As history has shown us, great things can happen when a defeated country separates from its wartime misadventure and begins its future anew (e.g. post-WWII Japan and Germany), rather than stagnates in “what was.” It is long past due that we Southerners move on from the stranglehold that “It’s Our Heritage” has trapped us under. “It’s Our Heritage” freezes us into a time and circumstance that is long past. That freezing prevents us from seeing the Truth of the past, and embracing the legal, social and moral demands of the present. There is a reconciliation with some of our fellow citizens that is right to do, and long overdue to do. We need to consign the past to the museums and halls of study where it belongs, that we might learn from our past, but not relive it.

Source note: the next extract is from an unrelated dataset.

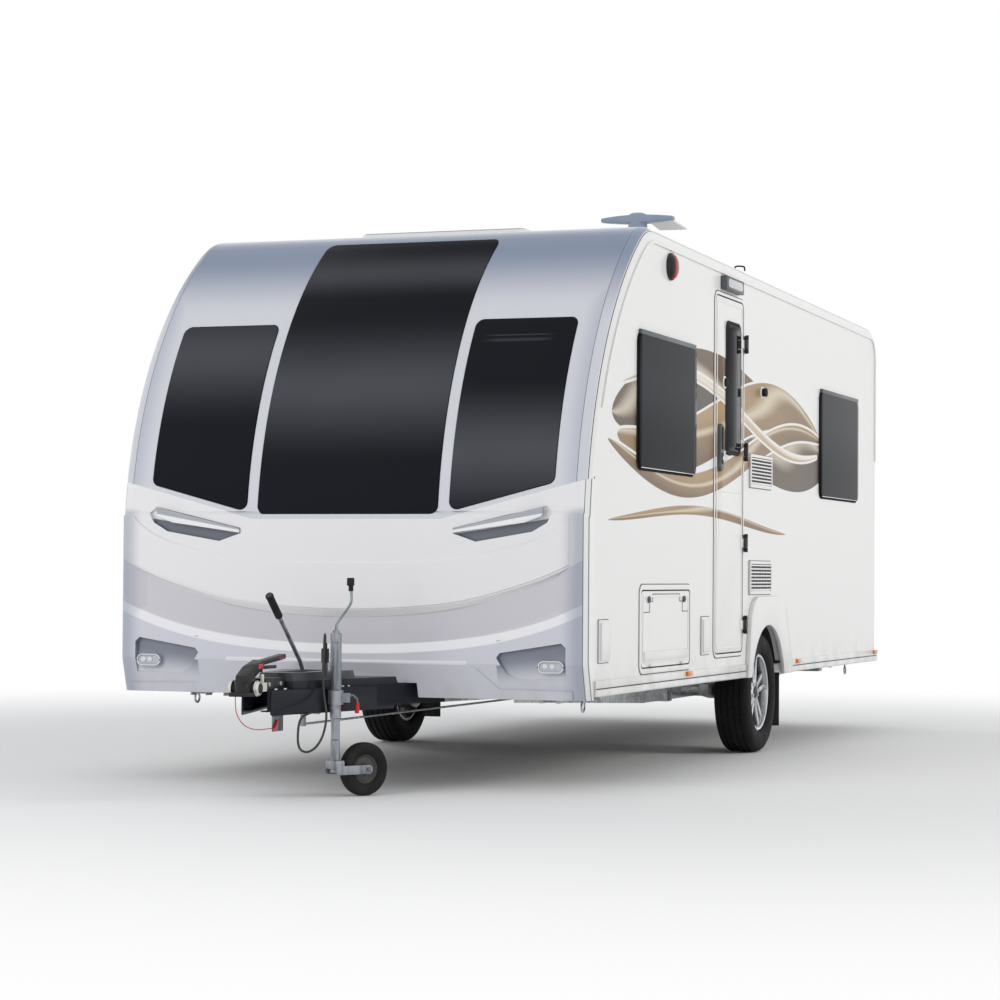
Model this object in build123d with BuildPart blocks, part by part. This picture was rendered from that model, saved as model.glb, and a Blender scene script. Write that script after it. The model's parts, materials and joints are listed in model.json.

Honor our heritage not by what we may have believed was right yesterday, but by doing what is right today. We do this because it is right for African-Americans to finally participate fully in the Life, Liberty and the Pursuit of Happiness to which they have long been entitled. We also do this for us, because it is right to finally free ourselves from our own self-imposed enslavement to the burden of “Our Heritage.” We would do so in order that we may move forward and achieve the best of who we are. This is how I choose to honor my ancestor, Samuel Carroll Lee, in the true reality of the year of 2020.